Would you purchase a book with over 98 percent of the text written in gibberish? Biology has no business in the book industry, yet it still writes a pretty fascinating guidebook: DNA. Our genetic manual holds the instructions for the proteins that make up and power our bodies. But less than 2 percent of our DNA actually codes for them.
The rest — 98.5 percent of DNA sequences — is so-called “junk DNA” that scientists long thought useless. The non-protein-coding stretches looked like gibberish sentences in a book draft — useless, perhaps forgotten, writing. But new research is revealing that the “junky” parts of our genome might play important roles nonetheless.
Words Without Meaning
Nature has a peculiar way of writing. Our genetic script uses only four letters: A, G, C, and T. Long combinations of these letters make up our genes, which inform the construction of proteins. But the protein-making process is not as straightforward as reading a cooking recipe. Before putting proteins together, DNA gets transcribed into threads of RNA that are chopped and reassembled into smaller pieces.
During the chopping, the non-coding stretches — the junk — are discarded, meaning they never even get used to make proteins. Why nature carries so much seemingly unnecessary material in its guidebook is a question that researchers continue to ponder. The most logical explanation is that this “junk DNA” might not be so useless after all.
Functions for the Useless
Nearly a decade after the completion of the Human Genome Project, which gave us the first full read of our genetic script at the start of the century, a team of over 400 scientists released what they called the Encyclopedia of DNA Elements, or ENCODE for short. The international collaboration explored the function of every letter in the genome. The results of the massive undertaking called for a reassessment of junk DNA. Though less than two percent of the genome makes proteins, around 80 percent carries out some sort of function.
What fell into ENCODE’s definition of functionality was pretty broad, however. Any “biochemical activity” was fair game — getting transcribed into RNA, even if chopped later in the process, qualified sequences as functional. But many of the “junk” sections do have important roles, including regulating how DNA is transcribed and translated from there into proteins. If protein-coding sequences are the notes of a symphony, then some of the non-coding sequences act like the conductor, influencing the pace and repetitions of the masterpiece.
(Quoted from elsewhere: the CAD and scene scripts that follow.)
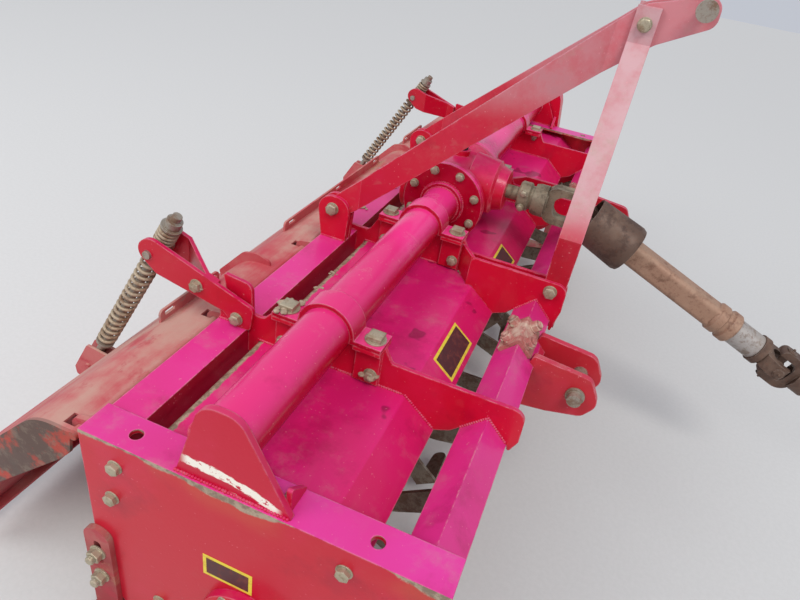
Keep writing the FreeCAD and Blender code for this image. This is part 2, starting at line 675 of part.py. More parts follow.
def skids():
    """Depth skids under the side plates: bent runner, front bracket and slotted rear strip."""
    thick = value["skid_thick"]
    rear = value["plate_rear_x"]
    path = ((rear - 34.0, 74.0), (rear + 26.0, 0.0), (206.0, 0.0), (282.0, 92.0))
    middle = HW - PLATE / 2.0
    for name, side in SIDES:
        runner = prism("y", strip(path, thick, 40.0),
                       middle - value["skid_wide"] / 2.0, middle + value["skid_wide"] / 2.0)
        strip_plate = prism("y", (
            (rear - 16.0, 43.0, 0.0), (rear + 10.0, thick - 2.0, 0.0), (rear + 34.0, thick - 2.0, 0.0),
            (rear + 34.0, 318.0, 24.0), (rear - 16.0, 318.0, 24.0)), HW, HW + 10.0)
        slot = prism("y", ((rear + 2.0, 232.0, 6.9), (rear + 16.0, 232.0, 6.9),
                           (rear + 16.0, 288.0, 6.9), (rear + 2.0, 288.0, 6.9)), HW - 1.0, HW + 11.0)
        front_plate = prism("y", (
            (192.0, thick - 2.0, 0.0), (206.0, thick - 2.0, 0.0), (252.0, 62.0, 0.0),
            (246.0, 200.0, 20.0), (192.0, 200.0, 20.0)), HW, HW + 10.0)
        skid = runner.fuse([strip_plate.cut(slot), front_plate])
        add("skid_" + name, on_side(skid.removeSplitter(), side))


def blade():
    """Left-hand L-shaped tine for a disc face at y 0, standing on the z axis."""
    inside = value["swing_radius"] - value["blade_thick"] - 1.0
    lead = V(-8.0, 0.0, math.sqrt(inside ** 2 - 8.0 ** 2))
    trail = V(-62.0, 0.0, math.sqrt(inside ** 2 - 62.0 ** 2))
    root = ((-19.0, 56.0, 0.0), (19.0, 56.0, 0.0), (22.0, 124.0, 90.0),
            (lead.x, lead.z, 0.0), (trail.x, trail.z, 0.0), (-20.0, 118.0, 90.0))
    stem = prism("y", root, 0.0, value["blade_thick"])
    wide = (trail - lead).Length
    along = (trail - lead).normalize()
    outward = V(along.z, 0.0, -along.x)
    reach = value["blade_reach"]
    place = lambda p: lead + along * p.x + V(0, 1, 0) * p.y
    corners = ((0.0, 0.0, 0.0), (wide, 0.0, 0.0), (wide - 3.0, reach, 20.0), (16.0, reach, 12.0))
    edges = rounded_edges(corners, place)
    tip = Part.Face(Part.Wire(Part.__sortEdges__(edges))).extrude(outward * value["blade_thick"])
    return stem.fuse(tip).removeSplitter()


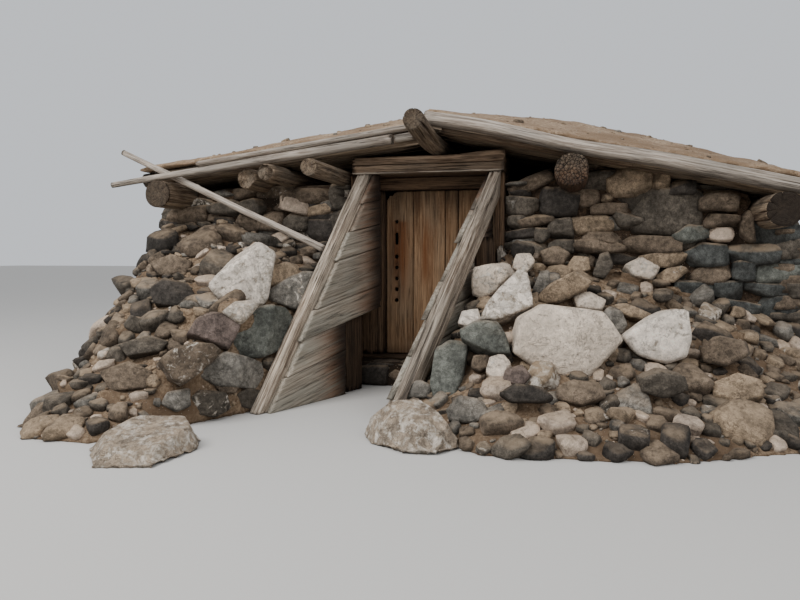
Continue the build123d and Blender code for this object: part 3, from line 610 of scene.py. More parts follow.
FRONT = float(corner("front_wall_left", 0)[1])
BACK = float(corner("back_wall", 1)[1])
WALL = float(corner("front_wall_left", 1)[1] - FRONT)
LEFT_END = float(corner("front_wall_left", 0)[0])
RIGHT_END = float(corner("front_wall_right", 1)[0])
OPEN_LEFT = float(corner("front_wall_left", 1)[0])
OPEN_RIGHT = float(corner("front_wall_right", 0)[0])
FACE_POINT = Vector((0, FRONT, 0))
FACE_NORMAL = Vector((0, -1, 0))
DOWN = Vector((0.0, 0.0, -1.0))


def tree_of(node):
    """Surface of a CAD node, for casting lines at it."""
    return BVHTree.FromObject(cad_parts[node], bpy.context.evaluated_depsgraph_get())


EDGE = 0.002


def top_line(node):
    """Height of a CAD solid's top along the front, from its mesh."""
    tree = tree_of(node)
    low, high = corners(node)
    middle = float((low[1] + high[1]) / 2)

    def top(x):
        x = min(max(x, low[0] + EDGE), high[0] - EDGE)
        hit = tree.ray_cast(Vector((x, middle, high[2] + 1)), DOWN)
        return hit[0].z if hit[0] else 0.0
    return top


# Stones of the front wall that the photograph shows: left, top, right and bottom in its
# pixels, slope in degrees and colour
RIGHT_WALL_STONES = (
    (507, 171, 553, 193, 22, BROWN), (506, 197, 538, 216, 0, BASALT), (539, 188, 578, 218, -6, DARK),
    (574, 188, 600, 208, 14, BROWN), (601, 193, 615, 203, 10, TAN), (590, 202, 626, 215, 4, BROWN),
    (606, 168, 651, 197, -4, TAN), (505, 213, 553, 228, 5, BROWN), (549, 218, 573, 240, 0, BASALT),
    (570, 215, 614, 235, 1, TAN), (612, 211, 641, 231, -16, BASALT), (583, 231, 623, 245, -4, BROWN),
    (534, 227, 549, 242, 0, BASALT), (504, 228, 536, 241, 4, DARK), (549, 240, 574, 254, 0, BASALT),
    (572, 240, 624, 254, 0, BROWN), (504, 241, 549, 256, -3, BASALT), (632, 188, 702, 236, -3, BASALT),
    (651, 172, 670, 191, 0, TAN), (667, 178, 697, 196, 8, DARK), (698, 190, 740, 212, -4, BROWN),
    (703, 213, 740, 228, -2, BROWN), (672, 224, 709, 244, 14, SLATE), (706, 226, 734, 242, 4, PINK),
    (750, 218, 801, 244, 0, INK), (681, 242, 729, 267, 6, INK), (727, 244, 782, 266, 4, INK),
    (783, 247, 806, 258, 0, BROWN), (784, 257, 808, 268, 0, INK), (690, 262, 731, 285, 6, BROWN),
    (731, 263, 756, 281, 0, INK), (757, 262, 803, 284, 0, SLATE), (674, 280, 713, 304, -3, INK),
    (715, 281, 744, 304, 0, INK), (746, 282, 792, 297, -2, INK), (757, 296, 797, 329, -3, INK),
    (722, 302, 760, 320, -4, INK), (741, 212, 752, 240, 0, BROWN), (793, 284, 812, 300, 0, BASALT),
    (797, 300, 820, 325, 0, INK), (624, 236, 680, 256, -4, BROWN), (640, 250, 690, 268, 6, TAN),
)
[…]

But not every bit of junk DNA might have a functional use. In a study published in Molecular Biology of the Cell in 2008, scientists cleaned junk DNA from yeast’s genome. For particular genes, they got rid of introns — the sections that get chopped away after DNA transcription. They reported the intron removal had no significant consequences for the cells under laboratory conditions, supporting the notion that they don’t have any function.
But studies published in Nature this year argued otherwise. When food is scarce, researchers found these sequences are essential for yeast survival. The usefulness of these introns might depend on the context, these studies argue — still a far cry from being junk.
Useful Junk
Other research advances in the last decade also suggest “junk DNA” might just be misunderstood genetic material. Scientists have now linked various non-coding sequences to various biological processes and even human diseases. For instance, researchers believe these sequences are behind the development of the uterus and also of our opposable thumbs. A study published in Annals of Oncology last year showed that a non-coding DNA segment acts like a volume knob for gene expression, ultimately influencing the development of breast and prostate cancer. And a study in Nature Genetics this year found mutations outside of gene-coding regions can cause autism.
Exploring the role of non-coding sequences is now an area of intense research. Increasing evidence suggests these noncoding sequences might help cancer defeat treatment, and experts now see them as promising tools for cancer diagnosis.
Despite the number of functions now ascribed to junk DNA, some researchers still believe most of the genetic code is useless. Dan Graur, an evolutionary biologist at the University of Houston, thinks at least 75 percent of it has no function.
To come up with the number, Graur used mathematical modeling to determine how much DNA could possibly be useful. He considered the frequency of deleterious mutations — harmful changes or breaks to the double helix — our genome acquires over time, along with fertility rates. Because those mutations can be lethal, Graur estimates in a 2017 paper in Genome Biology and Evolution that no more than a quarter of our genetic code can be functional — any more and we would accumulate deadly mutations at an unsustainable rate.
Questions and much debate remain around junk DNA. If Graur is right, a vast portion of it might just be scratch pages that protect the useful stuff from mutations. But that’s not so shabby for a junky material, is it?